In last year’s edition of the outlook, BP predicted that EVs would remain uneconomical, and account for only 7% of vehicle sales in 2035. Since then, there have been several developments, including Tesla’s decision to build a battery ‘gigafactory’ in Nevada, Chevrolet’s to bring out an affordable long-range EV known as the ‘Bolt’, and several projections of falling costs.
Given improvements in battery technology, investment bank UBS projects that EVs could be cost-competitive with oil-fuelled cars by 2020, even without subsidies. Bloomberg forecasts that in the USA, EVs will constitute 6-9% of the fleet (not just new sales) as soon as 2020.
So did BP revise its prediction for EV penetration to reflect the latest developments and forecasts? No, it didn’t mention EVs at all.
Thinking about the future
Of course, none of us knows what the future holds. But BP’s view that the future will look very like the present is not a smart prediction. In reality, technological shifts often happen fast, and those who are most affected are generally the least able to see them coming.
The best way to think about the future is to consider several different scenarios, to encompass a range of possible courses of events.

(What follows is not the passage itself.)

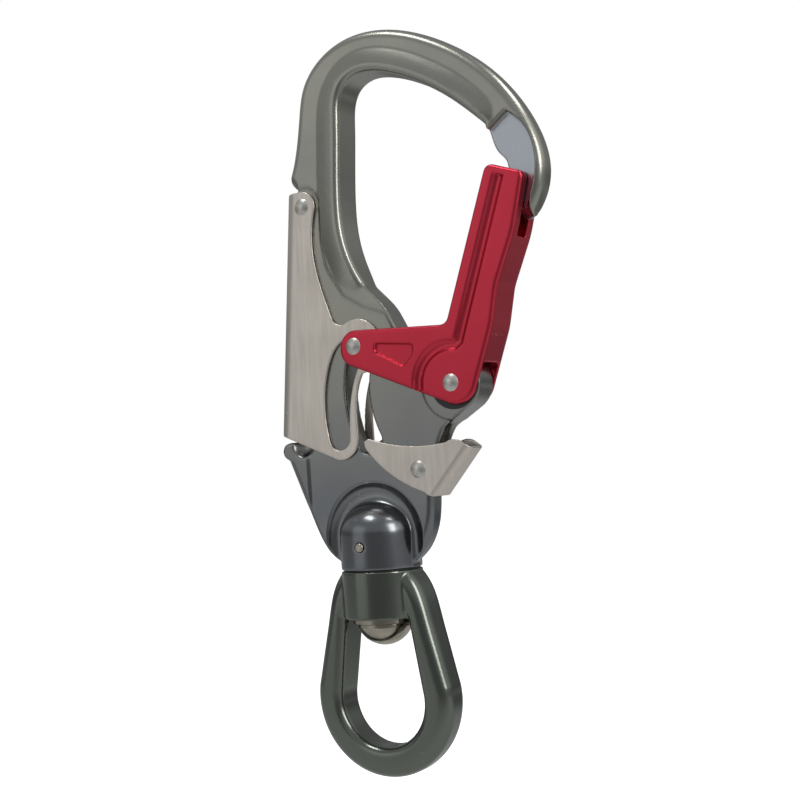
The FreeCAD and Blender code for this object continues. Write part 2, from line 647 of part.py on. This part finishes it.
def cross_pin():
    """Pin through the housing that holds the swivel pin."""
    reach = COLLAR + 0.35
    pin = cylinder_y((0, CROSS_PIN_Z), CROSS_PIN, -reach, reach)
    return pin.makeFillet(0.6, face_edges(pin, reach))


def eye_outline():
    """Plan of the eye's outside: collar shoulders, legs and bow."""
    side = polar((0, -EYE_DEPTH), BOW_OUT, 10)
    return Part.Wire([
        spline([(13.0, -0.6), (16.6, -6.0), (19.6, -16.0), (22.4, -27.0), side]),
        arc(side, (0, -EYE_DEPTH - BOW_OUT), (-side[0], side[1])),
        spline([(-side[0], side[1]), (-22.4, -27.0), (-19.6, -16.0), (-16.6, -6.0), (-13.0, -0.6)]),
        line((-13.0, -0.6), (13.0, -0.6)),
    ])


def eye_opening():
    """Plan of the eye's opening, with its flat top at the collar."""
    side = polar((0, -EYE_DEPTH), BOW_IN, 12)
    top = COLLAR_BOTTOM
    return Part.Wire([
        spline([(11.8, top), (13.6, -28.0), side]),
        arc(side, (0, -EYE_DEPTH - BOW_IN), (-side[0], side[1])),
        spline([(-side[0], side[1]), (-13.6, -28.0), (-11.8, top)]),
        line((-11.8, top), (11.8, top)),
    ])


def swivel_eye():
    """Collar and bow, thinner towards the bottom, with rounded edges."""
    half_top, half_low, low = 7.3, 5.8, -70
    half_width = (BOW_IN + BOW_OUT) / 2
    shape = slab(eye_outline(), -half_top, half_top).cut(slab(eye_opening(), -THROUGH, THROUGH))
    side_view = Part.makePolygon([FreeCAD.Vector(-40, y, z) for y, z in (
        (-half_top, 0), (-half_low, low), (half_low, low), (half_top, 0), (-half_top, 0))])
    shape = shape.common(Part.Face(side_view).extrude(FreeCAD.Vector(80, 0, 0)))
    tilt = math.atan((half_top - half_low) / -low) * 1.5
    for edge_round, outer in ((EYE_OUTER_EDGE, True), (EYE_INNER_EDGE, False)):
        edges = []
        for face in shape.Faces:
            turned = face.normalAt(0, 0).getAngle(Y_AXIS)
            if min(turned, math.pi - turned) > tilt:
                continue
            for edge in face.Edges:
                middle = edge.valueAt((edge.FirstParameter + edge.LastParameter) / 2)
                reach = middle.distanceToPoint(point((0, -EYE_DEPTH), middle.y))
                upper = middle.z > -EYE_DEPTH + BOW_IN
                outside = abs(middle.x) > half_width - 5.5 if upper else reach > half_width
                if middle.z < -2 and outside == outer:
                    edges.append(edge)
        shape = shape.makeFillet(edge_round, edges)
    shape = shape.fuse(cylinder_z(COLLAR, COLLAR_BOTTOM, COLLAR_TOP))
    return shape.cut(cylinder_z(BUSH_OUT, COLLAR_BOTTOM - 5, 1))


def piece(name, shape):
    """Lift a finished piece into the part's own frame and write its file."""
    shape = shape.copy()
    shape.translate(FreeCAD.Vector(0, 0, EYE_DEPTH))
    shape.exportStep("parts/" + name + ".step")


os.makedirs("parts", exist_ok=True)
piece("hook_body", hook_body())
piece("gate", gate())
piece("gate_pivot_rivet", gate_pivot_rivet())
piece("gate_shim_front", gate_shim(-1))
piece("gate_shim_rear", gate_shim(1))
piece("gate_spring", gate_spring())
piece("link_rivet", rivet(LINK, SHANK, GATE_OUT))
piece("link_roller", link_roller())
piece("lever", lever())
piece("lever_rivet", rivet(LEVER_PIVOT, SHANK, SHEET_OUT))
piece("lever_bush", bush(LEVER_PIVOT))
piece("lever_spring", lever_spring())
piece("catch", catch())
piece("catch_rivet", rivet(CATCH_PIVOT, SHANK, SHEET_OUT))
piece("catch_bush", bush(CATCH_PIVOT))
piece("catch_spring", catch_spring())
piece("swivel_pin", swivel_pin())
piece("cross_pin", cross_pin())
piece("swivel_eye", swivel_eye())
piece("collar_bush", ring_z(BUSH_OUT, PIN + RUN, COLLAR_BOTTOM, COLLAR_TOP))
piece("thrust_washer", ring_z(WASHER, PIN + RUN, WASHER_BOTTOM, COLLAR_BOTTOM - 0.1))
piece("gap_washer", ring_z(12.6, PIN, -0.2, HOUSING_BOTTOM))
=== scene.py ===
"""Looks for the swivel safety hook: forged and anodised finishes, brushed sheet, soft studio light."""
import json
import math

import bpy
from mathutils import Matrix, Vector


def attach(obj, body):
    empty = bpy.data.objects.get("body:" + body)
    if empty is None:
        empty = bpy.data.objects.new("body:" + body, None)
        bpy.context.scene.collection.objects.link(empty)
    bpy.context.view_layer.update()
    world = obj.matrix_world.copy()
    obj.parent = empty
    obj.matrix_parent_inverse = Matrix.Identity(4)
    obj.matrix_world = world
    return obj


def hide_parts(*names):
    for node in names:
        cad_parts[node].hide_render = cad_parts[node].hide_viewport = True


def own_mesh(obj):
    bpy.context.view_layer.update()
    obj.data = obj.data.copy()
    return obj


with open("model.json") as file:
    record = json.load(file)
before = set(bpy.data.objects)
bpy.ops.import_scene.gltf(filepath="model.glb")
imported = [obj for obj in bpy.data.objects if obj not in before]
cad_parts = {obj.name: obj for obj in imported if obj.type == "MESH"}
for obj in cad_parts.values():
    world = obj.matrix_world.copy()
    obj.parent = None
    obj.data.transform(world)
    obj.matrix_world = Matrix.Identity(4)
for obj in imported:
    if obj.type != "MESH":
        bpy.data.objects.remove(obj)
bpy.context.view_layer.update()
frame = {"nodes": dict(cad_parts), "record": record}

scene = bpy.context.scene
MM = 0.001


def add_object(name, data):
    """A new object in the scene."""
    piece = bpy.data.objects.new(name, data)
    scene.collection.objects.link(piece)
    return piece


# ---------------------------------------------------------------- camera

def add_camera():
    """Camera in front and to the right of the hook, a little below it, rolled so that the hook leans left."""
    right = Vector((0.8540, 0.5168, -0.0610)).normalized()
    up = Vector((0.0792, -0.0133, 0.9968))
    up = (up - right * up.dot(right)).normalized()
    back = right.cross(up)
    data = bpy.data.cameras.new("camera")
    data.sensor_width = 36
    data.lens = 59.67
    camera = add_object("camera", data)
    place = Matrix((right, up, back)).transposed().to_4x4()
    place.translation = Vector((0.2341, -0.3718, 0.0741))
    camera.matrix_world = place
    scene.camera = camera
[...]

Earlier BP outlooks considered an alternative scenario where there was policy action on climate; now the company undermines the credibility of its forecast by looking at only one, evidently self-serving, possible future.
In the long run, BP does itself no favours by positioning itself as an organisation that does not respond to science or believe in human capacity to address major threats like climate change.
If it remains stuck in the past, and unable or unwilling to adapt to an evolving world, BP might just end up consigning itself to history.